That program does not compile. Output of make:
nvcc -c -arch sm_13 -DSM_13 -O3 -I. -I/usr/local/cuda/include -o cuda_memtest.o cuda_memtest.cu
nvcc fatal : Value ‘sm_13’ is not defined for option ‘gpu-architecture’
make: *** [Makefile:75: cuda_memtest.o] Error 1
Try sm_50 for your maxwell gpu. sm_13 is not supported by modern cuda versions anymore.
Here’s an updated fork:
https://github.com/ComputationalRadiationPhysics/cuda_memtest
Well, output of make for the fork:
gcc versions greater than 8 are not supported!
I am trying to work this around, wait a moment.
Output of cuda_memtest:
[03/01/2021 14:24:45][Aspire-E5][0]:Running cuda memtest, version 1.2.3
[03/01/2021 14:24:46][Aspire-E5][0]:NVRM version: NVIDIA UNIX x86_64 Kernel Module 460.39 Thu Jan 21 21:54:06 UTC 2021
[03/01/2021 14:24:46][Aspire-E5][0]:num_gpus=1
[03/01/2021 14:24:46][Aspire-E5][0]:Device name=GeForce 940M, global memory size=4242604032, serial=unknown (NVML runtime error)
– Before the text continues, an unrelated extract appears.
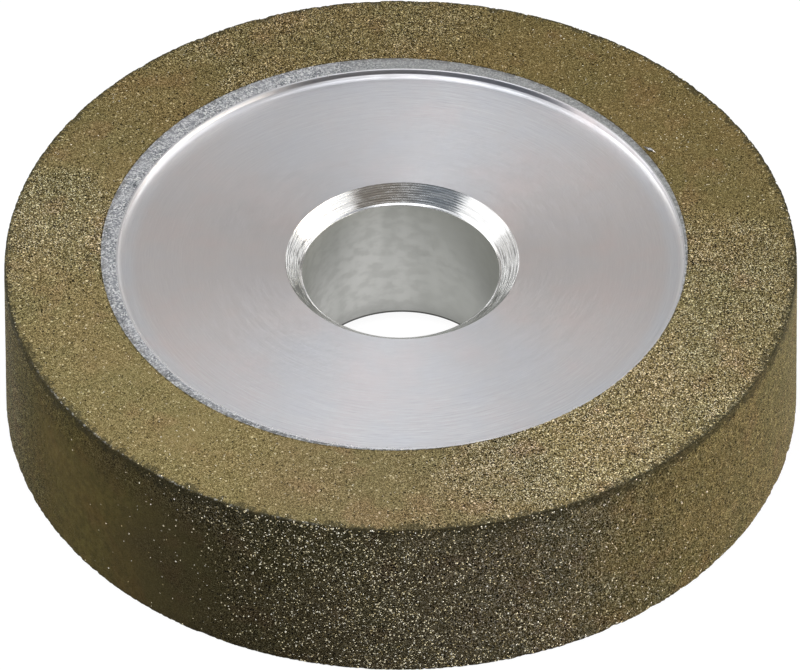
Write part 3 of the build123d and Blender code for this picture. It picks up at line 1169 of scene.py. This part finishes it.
def build_world():
    """White tent round the wheel: a panel on each side, paler above, dark where the photographer stands."""
    world = bpy.data.worlds.new("tent")
    bpy.context.scene.world = world
    nodes = Nodes(world)
    sky = Sky(nodes)
    seen = nodes.add("ShaderNodeLightPath").outputs["Is Camera Ray"]
    light = lay(nodes, tent_light(nodes, sky), seen, 1.0)
    colour = nodes.mix(seen, tent_colour(nodes, sky), grey(1.0))
    background = nodes.add("ShaderNodeBackground", {"Color": colour, "Strength": light})
    nodes.add("ShaderNodeOutputWorld", {"Surface": background.outputs[0]})


def build_softbox():
    """Square lamp close above the near side of the wheel, facing down."""
    light = bpy.data.lights.new("softbox", "AREA")
    light.shape = "SQUARE"
    light.size = SOFTBOX_SIDE
    light.energy = SOFTBOX_LEVEL * pi * SOFTBOX_SIDE ** 2
    lamp = add_object("softbox", light)
    lamp.location = SOFTBOX_PLACE
    lamp.visible_camera = False
    lamp.visible_glossy = False


def build_camera():
    """Long-lens camera, placed by where the middle of the upper face falls in its view."""
    forward = Vector((0, cos(CAMERA_ELEVATION), -sin(CAMERA_ELEVATION)))
    level_right = Vector((1, 0, 0))
    level_down = Vector((0, -sin(CAMERA_ELEVATION), -cos(CAMERA_ELEVATION)))
    right = level_right * cos(CAMERA_ROLL) - level_down * sin(CAMERA_ROLL)
    down = level_right * sin(CAMERA_ROLL) + level_down * cos(CAMERA_ROLL)
    face_centre = Vector((0, 0, WHEEL_WIDTH))
    place = face_centre - right * FACE_CENTRE_RIGHT - down * FACE_CENTRE_DOWN - forward * CAMERA_DISTANCE
    lens = bpy.data.cameras.new("camera")
    lens.lens = CAMERA_LENS
    lens.sensor_width = CAMERA_SENSOR
    lens.sensor_fit = "HORIZONTAL"
    lens.clip_start = 0.05
    lens.clip_end = 20.0
    camera = add_object("camera", lens)
    axes = Matrix((right, -down, -forward)).transposed()
    camera.matrix_world = Matrix.Translation(place) @ axes.to_4x4()
    bpy.context.scene.camera = camera


rng = np.random.default_rng(7)
build_hub([band_material(), turned_floor_material(), chamfer_material(), bore_material()])
build_ring([resin_material()], rng)
build_grit([grit_material()], [filler_material()], rng)
build_burrs([burr_material("torn_aluminium", 0.95)], [burr_material("dull_sliver", 0.6)], rng)

build_floor()
build_world()
build_softbox()
build_camera()
bpy.context.scene.view_settings.view_transform = "Standard"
[03/01/2021 14:24:46][Aspire-E5][0]:major=5, minor=0
[03/01/2021 14:24:46][Aspire-E5][0]:Attached to device 0 successfully.
[03/01/2021 14:24:46][Aspire-E5][0]:Allocated 3862 MB
[03/01/2021 14:24:46][Aspire-E5][0]:Test0 [Walking 1 bit]
[03/01/2021 14:24:46][Aspire-E5][0]:ERROR: CUDA error: an illegal memory access was encountered, line 598, file /home/ugobindini/Software/cuda_memtest-dev/tests.cu
[03/01/2021 14:24:46][Aspire-E5][0]:ERROR: CUDA error: an illegal memory access was encountered, line 598, file /home/ugobindini/Software/cuda_memtest-dev/tests.cu
No idea why that’s failing, which cuda version did you try?
nvcc --version:
Cuda compilation tools, release 10.1, V10.1.243.
nvidia-smi:
CUDA Version: 11.2
Maybe this mismatch is the problem?
No, nvidia-smi just reports the maximum supported cuda version of the driver. It should always be higher or equal to the installed cuda toolkit version. Maybe start with a system memory test using memtest86.
Ok, I give up. Thank you very much for all your work.
I understand, I guess the nvidia gpu is just broken.
I do also have probilem with ubuntu 20.04 and nvidia-driver-460. After the reboot, computer just stays in "loading ubuntu sign, nothing happens. See bug log attached.
nvidia-bug-report.log.gz (749.0 KB)
Seems you now have the nvidia driver uninstalled and are running on nouveau. There are some log-leftovers where the nvidia driver couldn’t load, liekly due to nouveau not being properly blacklisted. Please re-install the nvidia driver using software&updates, add the kernel parameter nouveau.modeset=0 and try to boot. If it still fails, please create a new nvidia-bug-report.log from recovery mode.
I did, still same problem. Please see if logs are more clear now.
nvidia-bug-report.log.gz (697.8 KB)
The driver was loading fine but I couldn’t see any Xserver starting. Unfortunately, the bug-report.log didn’t catch any config files. Please run
find /etc/X11 /etc/X11/xorg.conf.d /usr/share/X11/xorg.conf.d -name "*.conf" -print -exec cat '{}' \; >allconfig.txt
and attach allconfig.txt
Please see attached, and note that I am again on nouveau and nvidia is unistalled, as I cannot boot if installed.
allconfig.txt (6.7 KB)
No unusual or breaking config. Please reinstall the nvidia driver, reboot until stuck, reboot to recovery and run
sudo journalctl -b-1 >journal.txt
and attach journal.txt.
Please see log attached. Thanks for help!
journal.txt (187.8 KB)
Anyhow, Ubuntu is just stucked here after Nvidia driver install
i915 0000:00:02.0: [drm] Cannot find any crtc or sizes
Odd, please try to boot into a 5.4 kernel, if available, or install the GA kernel:
https://wiki.ubuntu.com/Kernel/LTSEnablementStack
I did finally able to boot to GUI using kernel 5.4 and using nouveau.modeset=0 , but screen over Nvidia is not working yet (main one from Intel board does work).
New journal and bug report is attached.
journal.txt (439.1 KB)
nvidia-bug-report.log.gz (82.6 KB)
The nvidia kernel modules are not yet installed for the 5.4 kernel, I guess you’ll just need to install the missing kernel headers. While running the 5.4 kernel:
sudo apt install linux-headers-$(uname -r)
and reboot.